WRITTEN INSTRUCTION> Copy all the material below, exactly as it stands.

DATA EXTRACT>
· · ·
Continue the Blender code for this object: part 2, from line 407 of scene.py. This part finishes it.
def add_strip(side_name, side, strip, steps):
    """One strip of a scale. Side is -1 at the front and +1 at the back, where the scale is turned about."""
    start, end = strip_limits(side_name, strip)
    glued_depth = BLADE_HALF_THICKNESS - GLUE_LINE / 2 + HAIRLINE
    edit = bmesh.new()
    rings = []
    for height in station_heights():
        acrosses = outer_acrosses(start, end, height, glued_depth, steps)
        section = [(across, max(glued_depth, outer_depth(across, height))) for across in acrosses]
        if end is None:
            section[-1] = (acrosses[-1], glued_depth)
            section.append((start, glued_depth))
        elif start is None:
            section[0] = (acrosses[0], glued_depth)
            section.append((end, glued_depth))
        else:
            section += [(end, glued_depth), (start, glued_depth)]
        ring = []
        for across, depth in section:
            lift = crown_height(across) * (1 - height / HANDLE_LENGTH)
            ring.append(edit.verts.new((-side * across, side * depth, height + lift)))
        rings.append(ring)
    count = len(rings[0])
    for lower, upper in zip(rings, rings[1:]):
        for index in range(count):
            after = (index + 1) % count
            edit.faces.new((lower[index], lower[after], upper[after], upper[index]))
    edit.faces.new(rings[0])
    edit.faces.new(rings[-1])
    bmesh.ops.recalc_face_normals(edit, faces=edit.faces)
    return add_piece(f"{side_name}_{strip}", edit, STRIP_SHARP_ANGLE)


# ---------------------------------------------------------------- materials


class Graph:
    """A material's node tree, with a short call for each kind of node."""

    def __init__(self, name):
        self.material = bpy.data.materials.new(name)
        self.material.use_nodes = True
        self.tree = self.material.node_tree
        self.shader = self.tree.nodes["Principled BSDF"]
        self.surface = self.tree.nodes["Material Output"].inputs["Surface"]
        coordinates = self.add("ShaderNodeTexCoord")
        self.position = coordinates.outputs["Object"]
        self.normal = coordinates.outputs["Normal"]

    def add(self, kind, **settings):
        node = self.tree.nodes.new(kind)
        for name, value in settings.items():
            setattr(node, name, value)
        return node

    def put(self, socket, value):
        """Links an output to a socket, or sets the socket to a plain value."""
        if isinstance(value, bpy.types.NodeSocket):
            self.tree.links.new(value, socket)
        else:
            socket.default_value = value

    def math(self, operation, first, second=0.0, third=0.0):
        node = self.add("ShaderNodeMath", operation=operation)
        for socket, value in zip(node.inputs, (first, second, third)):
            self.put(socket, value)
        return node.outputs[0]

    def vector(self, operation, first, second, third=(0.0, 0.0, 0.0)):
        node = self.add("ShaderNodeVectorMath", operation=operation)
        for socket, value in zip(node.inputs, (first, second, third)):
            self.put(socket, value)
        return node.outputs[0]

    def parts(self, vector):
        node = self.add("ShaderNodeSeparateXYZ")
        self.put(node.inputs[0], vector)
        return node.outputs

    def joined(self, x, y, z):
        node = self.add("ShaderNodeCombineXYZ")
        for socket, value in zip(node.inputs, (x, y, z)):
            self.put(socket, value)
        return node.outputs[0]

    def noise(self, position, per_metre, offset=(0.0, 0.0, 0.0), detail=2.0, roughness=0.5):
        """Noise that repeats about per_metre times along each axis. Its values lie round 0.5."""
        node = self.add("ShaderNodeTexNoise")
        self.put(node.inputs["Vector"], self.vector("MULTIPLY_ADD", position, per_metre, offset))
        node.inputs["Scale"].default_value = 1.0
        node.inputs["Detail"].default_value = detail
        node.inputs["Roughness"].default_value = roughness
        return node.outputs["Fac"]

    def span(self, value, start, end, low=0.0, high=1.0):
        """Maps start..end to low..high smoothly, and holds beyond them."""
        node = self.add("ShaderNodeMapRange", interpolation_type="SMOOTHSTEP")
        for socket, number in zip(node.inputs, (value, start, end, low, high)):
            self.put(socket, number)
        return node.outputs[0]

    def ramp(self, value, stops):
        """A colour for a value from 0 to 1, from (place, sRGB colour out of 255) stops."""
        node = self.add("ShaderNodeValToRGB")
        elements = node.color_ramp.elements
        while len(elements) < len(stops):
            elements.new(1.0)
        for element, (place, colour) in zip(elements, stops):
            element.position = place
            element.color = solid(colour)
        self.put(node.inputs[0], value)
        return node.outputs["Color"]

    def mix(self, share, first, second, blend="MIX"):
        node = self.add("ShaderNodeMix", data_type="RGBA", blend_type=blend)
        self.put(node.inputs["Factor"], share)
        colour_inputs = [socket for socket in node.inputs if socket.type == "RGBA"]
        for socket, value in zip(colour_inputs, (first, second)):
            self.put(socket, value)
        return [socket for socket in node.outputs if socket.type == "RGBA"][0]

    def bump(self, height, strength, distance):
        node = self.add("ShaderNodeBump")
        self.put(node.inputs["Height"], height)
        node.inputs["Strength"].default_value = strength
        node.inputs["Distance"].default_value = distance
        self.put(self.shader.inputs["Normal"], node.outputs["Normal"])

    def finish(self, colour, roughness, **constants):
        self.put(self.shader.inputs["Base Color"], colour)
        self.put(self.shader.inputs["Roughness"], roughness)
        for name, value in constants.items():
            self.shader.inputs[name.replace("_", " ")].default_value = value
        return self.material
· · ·
EXERCISE ANSWER>
Continue the Blender code for this object: part 2, from line 407 of scene.py. This part finishes it.
def add_strip(side_name, side, strip, steps):
    """One strip of a scale. Side is -1 at the front and +1 at the back, where the scale is turned about."""
    start, end = strip_limits(side_name, strip)
    glued_depth = BLADE_HALF_THICKNESS - GLUE_LINE / 2 + HAIRLINE
    edit = bmesh.new()
    rings = []
    for height in station_heights():
        acrosses = outer_acrosses(start, end, height, glued_depth, steps)
        section = [(across, max(glued_depth, outer_depth(across, height))) for across in acrosses]
        if end is None:
            section[-1] = (acrosses[-1], glued_depth)
            section.append((start, glued_depth))
        elif start is None:
            section[0] = (acrosses[0], glued_depth)
            section.append((end, glued_depth))
        else:
            section += [(end, glued_depth), (start, glued_depth)]
        ring = []
        for across, depth in section:
            lift = crown_height(across) * (1 - height / HANDLE_LENGTH)
            ring.append(edit.verts.new((-side * across, side * depth, height + lift)))
        rings.append(ring)
    count = len(rings[0])
    for lower, upper in zip(rings, rings[1:]):
        for index in range(count):
            after = (index + 1) % count
            edit.faces.new((lower[index], lower[after], upper[after], upper[index]))
    edit.faces.new(rings[0])
    edit.faces.new(rings[-1])
    bmesh.ops.recalc_face_normals(edit, faces=edit.faces)
    return add_piece(f"{side_name}_{strip}", edit, STRIP_SHARP_ANGLE)


# ---------------------------------------------------------------- materials


class Graph:
    """A material's node tree, with a short call for each kind of node."""

    def __init__(self, name):
        self.material = bpy.data.materials.new(name)
        self.material.use_nodes = True
        self.tree = self.material.node_tree
        self.shader = self.tree.nodes["Principled BSDF"]
        self.surface = self.tree.nodes["Material Output"].inputs["Surface"]
        coordinates = self.add("ShaderNodeTexCoord")
        self.position = coordinates.outputs["Object"]
        self.normal = coordinates.outputs["Normal"]

    def add(self, kind, **settings):
        node = self.tree.nodes.new(kind)
        for name, value in settings.items():
            setattr(node, name, value)
        return node

    def put(self, socket, value):
        """Links an output to a socket, or sets the socket to a plain value."""
        if isinstance(value, bpy.types.NodeSocket):
            self.tree.links.new(value, socket)
        else:
            socket.default_value = value

    def math(self, operation, first, second=0.0, third=0.0):
        node = self.add("ShaderNodeMath", operation=operation)
        for socket, value in zip(node.inputs, (first, second, third)):
            self.put(socket, value)
        return node.outputs[0]

    def vector(self, operation, first, second, third=(0.0, 0.0, 0.0)):
        node = self.add("ShaderNodeVectorMath", operation=operation)
        for socket, value in zip(node.inputs, (first, second, third)):
            self.put(socket, value)
        return node.outputs[0]

    def parts(self, vector):
        node = self.add("ShaderNodeSeparateXYZ")
        self.put(node.inputs[0], vector)
        return node.outputs

    def joined(self, x, y, z):
        node = self.add("ShaderNodeCombineXYZ")
        for socket, value in zip(node.inputs, (x, y, z)):
            self.put(socket, value)
        return node.outputs[0]

    def noise(self, position, per_metre, offset=(0.0, 0.0, 0.0), detail=2.0, roughness=0.5):
        """Noise that repeats about per_metre times along each axis. Its values lie round 0.5."""
        node = self.add("ShaderNodeTexNoise")
        self.put(node.inputs["Vector"], self.vector("MULTIPLY_ADD", position, per_metre, offset))
        node.inputs["Scale"].default_value = 1.0
        node.inputs["Detail"].default_value = detail
        node.inputs["Roughness"].default_value = roughness
        return node.outputs["Fac"]

    def span(self, value, start, end, low=0.0, high=1.0):
        """Maps start..end to low..high smoothly, and holds beyond them."""
        node = self.add("ShaderNodeMapRange", interpolation_type="SMOOTHSTEP")
        for socket, number in zip(node.inputs, (value, start, end, low, high)):
            self.put(socket, number)
        return node.outputs[0]

    def ramp(self, value, stops):
        """A colour for a value from 0 to 1, from (place, sRGB colour out of 255) stops."""
        node = self.add("ShaderNodeValToRGB")
        elements = node.color_ramp.elements
        while len(elements) < len(stops):
            elements.new(1.0)
        for element, (place, colour) in zip(elements, stops):
            element.position = place
            element.color = solid(colour)
        self.put(node.inputs[0], value)
        return node.outputs["Color"]

    def mix(self, share, first, second, blend="MIX"):
        node = self.add("ShaderNodeMix", data_type="RGBA", blend_type=blend)
        self.put(node.inputs["Factor"], share)
        colour_inputs = [socket for socket in node.inputs if socket.type == "RGBA"]
        for socket, value in zip(colour_inputs, (first, second)):
            self.put(socket, value)
        return [socket for socket in node.outputs if socket.type == "RGBA"][0]

    def bump(self, height, strength, distance):
        node = self.add("ShaderNodeBump")
        self.put(node.inputs["Height"], height)
        node.inputs["Strength"].default_value = strength
        node.inputs["Distance"].default_value = distance
        self.put(self.shader.inputs["Normal"], node.outputs["Normal"])

    def finish(self, colour, roughness, **constants):
        self.put(self.shader.inputs["Base Color"], colour)
        self.put(self.shader.inputs["Roughness"], roughness)
        for name, value in constants.items():
            self.shader.inputs[name.replace("_", " ")].default_value = value
        return self.material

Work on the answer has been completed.